### Exercise task
Below are records. Copy every line with "materials" in it.

### Material for the task
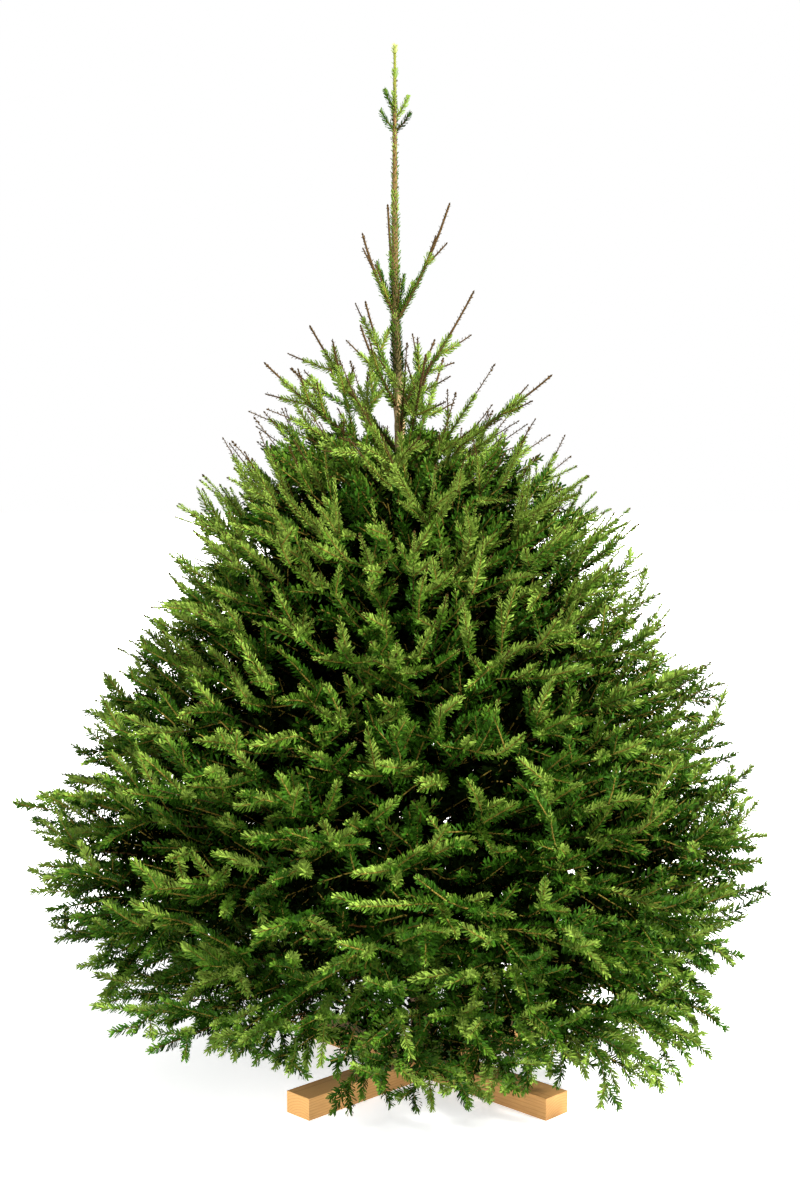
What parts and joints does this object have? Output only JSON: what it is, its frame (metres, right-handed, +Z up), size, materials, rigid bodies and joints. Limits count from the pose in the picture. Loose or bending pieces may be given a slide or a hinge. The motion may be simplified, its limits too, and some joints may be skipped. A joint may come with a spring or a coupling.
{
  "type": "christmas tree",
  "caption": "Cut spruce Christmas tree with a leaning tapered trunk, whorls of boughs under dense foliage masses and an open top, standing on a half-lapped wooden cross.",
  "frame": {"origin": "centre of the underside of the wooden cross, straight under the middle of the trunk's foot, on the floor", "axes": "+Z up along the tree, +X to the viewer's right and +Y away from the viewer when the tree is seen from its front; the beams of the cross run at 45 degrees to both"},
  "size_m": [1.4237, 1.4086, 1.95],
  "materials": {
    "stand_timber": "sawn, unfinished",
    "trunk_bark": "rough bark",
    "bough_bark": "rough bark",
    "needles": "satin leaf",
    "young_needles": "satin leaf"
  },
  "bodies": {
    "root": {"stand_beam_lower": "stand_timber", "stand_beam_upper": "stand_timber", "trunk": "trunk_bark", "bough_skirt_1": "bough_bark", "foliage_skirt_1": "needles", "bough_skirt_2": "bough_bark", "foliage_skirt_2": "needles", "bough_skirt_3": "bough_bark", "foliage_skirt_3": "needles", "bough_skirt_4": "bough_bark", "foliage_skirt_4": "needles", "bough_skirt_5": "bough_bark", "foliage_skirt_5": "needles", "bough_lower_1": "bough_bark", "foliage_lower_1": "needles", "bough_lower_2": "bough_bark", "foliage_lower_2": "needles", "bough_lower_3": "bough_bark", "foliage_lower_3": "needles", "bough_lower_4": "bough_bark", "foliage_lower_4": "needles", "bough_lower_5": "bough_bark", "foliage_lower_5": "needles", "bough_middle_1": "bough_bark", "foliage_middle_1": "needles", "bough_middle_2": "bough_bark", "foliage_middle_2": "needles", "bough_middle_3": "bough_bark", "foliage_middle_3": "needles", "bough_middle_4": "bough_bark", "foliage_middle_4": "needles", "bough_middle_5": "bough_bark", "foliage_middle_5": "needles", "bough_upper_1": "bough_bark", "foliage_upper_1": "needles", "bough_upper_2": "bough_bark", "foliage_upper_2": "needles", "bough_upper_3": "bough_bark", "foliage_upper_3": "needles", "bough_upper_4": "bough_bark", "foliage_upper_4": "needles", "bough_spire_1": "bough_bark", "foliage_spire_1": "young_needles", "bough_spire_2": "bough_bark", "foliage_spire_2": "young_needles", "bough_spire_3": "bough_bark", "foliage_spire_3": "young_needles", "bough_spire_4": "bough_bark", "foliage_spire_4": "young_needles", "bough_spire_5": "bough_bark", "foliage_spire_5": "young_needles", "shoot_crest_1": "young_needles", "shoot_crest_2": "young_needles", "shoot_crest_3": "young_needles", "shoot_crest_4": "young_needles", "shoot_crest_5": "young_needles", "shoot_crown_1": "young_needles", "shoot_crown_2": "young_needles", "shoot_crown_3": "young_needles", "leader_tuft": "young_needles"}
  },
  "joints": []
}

---

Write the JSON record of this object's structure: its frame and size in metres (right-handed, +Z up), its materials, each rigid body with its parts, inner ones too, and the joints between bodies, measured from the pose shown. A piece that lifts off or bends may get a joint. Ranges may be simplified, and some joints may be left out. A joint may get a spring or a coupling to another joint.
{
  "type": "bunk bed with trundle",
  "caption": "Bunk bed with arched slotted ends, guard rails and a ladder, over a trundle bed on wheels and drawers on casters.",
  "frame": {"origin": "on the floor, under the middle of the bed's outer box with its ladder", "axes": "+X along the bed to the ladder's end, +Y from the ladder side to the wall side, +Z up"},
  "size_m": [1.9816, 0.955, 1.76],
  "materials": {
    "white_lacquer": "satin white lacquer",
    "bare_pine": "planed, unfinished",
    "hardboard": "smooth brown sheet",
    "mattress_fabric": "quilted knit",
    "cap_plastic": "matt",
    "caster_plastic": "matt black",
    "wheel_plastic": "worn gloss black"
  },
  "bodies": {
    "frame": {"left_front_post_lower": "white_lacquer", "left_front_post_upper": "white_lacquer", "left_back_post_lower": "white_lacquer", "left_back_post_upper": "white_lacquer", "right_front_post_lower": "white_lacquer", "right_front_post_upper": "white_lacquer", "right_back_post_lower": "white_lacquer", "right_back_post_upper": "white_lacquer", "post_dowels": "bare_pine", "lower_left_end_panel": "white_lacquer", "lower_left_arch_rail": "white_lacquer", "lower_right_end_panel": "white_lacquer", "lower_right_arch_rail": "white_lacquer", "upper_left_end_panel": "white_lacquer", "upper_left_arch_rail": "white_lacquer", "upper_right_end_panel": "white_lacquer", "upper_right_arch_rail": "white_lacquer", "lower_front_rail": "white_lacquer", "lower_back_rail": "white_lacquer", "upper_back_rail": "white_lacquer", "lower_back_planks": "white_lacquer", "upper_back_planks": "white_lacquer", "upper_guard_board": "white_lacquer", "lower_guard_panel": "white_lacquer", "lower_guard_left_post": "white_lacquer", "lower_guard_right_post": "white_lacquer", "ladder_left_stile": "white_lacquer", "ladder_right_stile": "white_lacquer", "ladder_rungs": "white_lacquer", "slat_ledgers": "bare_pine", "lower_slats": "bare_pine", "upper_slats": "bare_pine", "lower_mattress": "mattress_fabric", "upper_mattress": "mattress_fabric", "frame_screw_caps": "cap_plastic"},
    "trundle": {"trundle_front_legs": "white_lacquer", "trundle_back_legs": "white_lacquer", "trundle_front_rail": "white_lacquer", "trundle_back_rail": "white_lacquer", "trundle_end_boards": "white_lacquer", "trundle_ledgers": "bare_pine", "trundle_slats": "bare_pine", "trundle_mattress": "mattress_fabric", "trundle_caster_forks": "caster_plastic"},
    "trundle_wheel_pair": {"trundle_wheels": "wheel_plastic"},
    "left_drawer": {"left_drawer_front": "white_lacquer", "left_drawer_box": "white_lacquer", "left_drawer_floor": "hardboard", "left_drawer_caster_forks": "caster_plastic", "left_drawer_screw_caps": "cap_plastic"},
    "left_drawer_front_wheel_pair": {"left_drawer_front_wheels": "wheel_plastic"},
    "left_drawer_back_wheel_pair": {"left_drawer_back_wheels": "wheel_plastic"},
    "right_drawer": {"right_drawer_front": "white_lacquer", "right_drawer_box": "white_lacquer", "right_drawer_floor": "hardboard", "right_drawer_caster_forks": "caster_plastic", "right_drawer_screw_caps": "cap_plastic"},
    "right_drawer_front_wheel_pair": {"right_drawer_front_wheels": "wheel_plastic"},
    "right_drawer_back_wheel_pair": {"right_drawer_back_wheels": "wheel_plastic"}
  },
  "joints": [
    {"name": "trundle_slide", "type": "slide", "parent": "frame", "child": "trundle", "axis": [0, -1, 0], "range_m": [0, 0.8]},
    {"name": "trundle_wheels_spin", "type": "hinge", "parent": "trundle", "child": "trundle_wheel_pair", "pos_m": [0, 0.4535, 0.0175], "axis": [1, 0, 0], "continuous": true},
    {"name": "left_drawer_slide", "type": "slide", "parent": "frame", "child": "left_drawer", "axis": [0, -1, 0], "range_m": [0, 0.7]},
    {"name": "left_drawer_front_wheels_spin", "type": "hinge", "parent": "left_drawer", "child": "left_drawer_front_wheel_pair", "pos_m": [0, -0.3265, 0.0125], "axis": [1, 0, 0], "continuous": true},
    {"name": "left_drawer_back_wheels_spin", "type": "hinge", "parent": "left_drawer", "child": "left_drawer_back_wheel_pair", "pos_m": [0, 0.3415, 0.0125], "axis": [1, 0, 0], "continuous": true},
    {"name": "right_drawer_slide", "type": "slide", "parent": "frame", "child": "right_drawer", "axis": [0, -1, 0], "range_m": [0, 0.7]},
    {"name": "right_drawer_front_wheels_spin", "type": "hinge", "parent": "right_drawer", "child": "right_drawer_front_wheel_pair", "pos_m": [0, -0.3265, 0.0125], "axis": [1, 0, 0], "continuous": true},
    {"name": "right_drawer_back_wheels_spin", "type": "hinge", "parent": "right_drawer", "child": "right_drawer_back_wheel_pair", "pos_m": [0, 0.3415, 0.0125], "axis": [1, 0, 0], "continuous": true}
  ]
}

### Output of the task
What parts and joints does this object have? Output only JSON: what it is, its frame (metres, right-handed, +Z up), size, materials, rigid bodies and joints. Limits count from the pose in the picture. Loose or bending pieces may be given a slide or a hinge. The motion may be simplified, its limits too, and some joints may be skipped. A joint may come with a spring or a coupling.
  "materials": {
Write the JSON record of this object's structure: its frame and size in metres (right-handed, +Z up), its materials, each rigid body with its parts, inner ones too, and the joints between bodies, measured from the pose shown. A piece that lifts off or bends may get a joint. Ranges may be simplified, and some joints may be left out. A joint may get a spring or a coupling to another joint.
  "materials": {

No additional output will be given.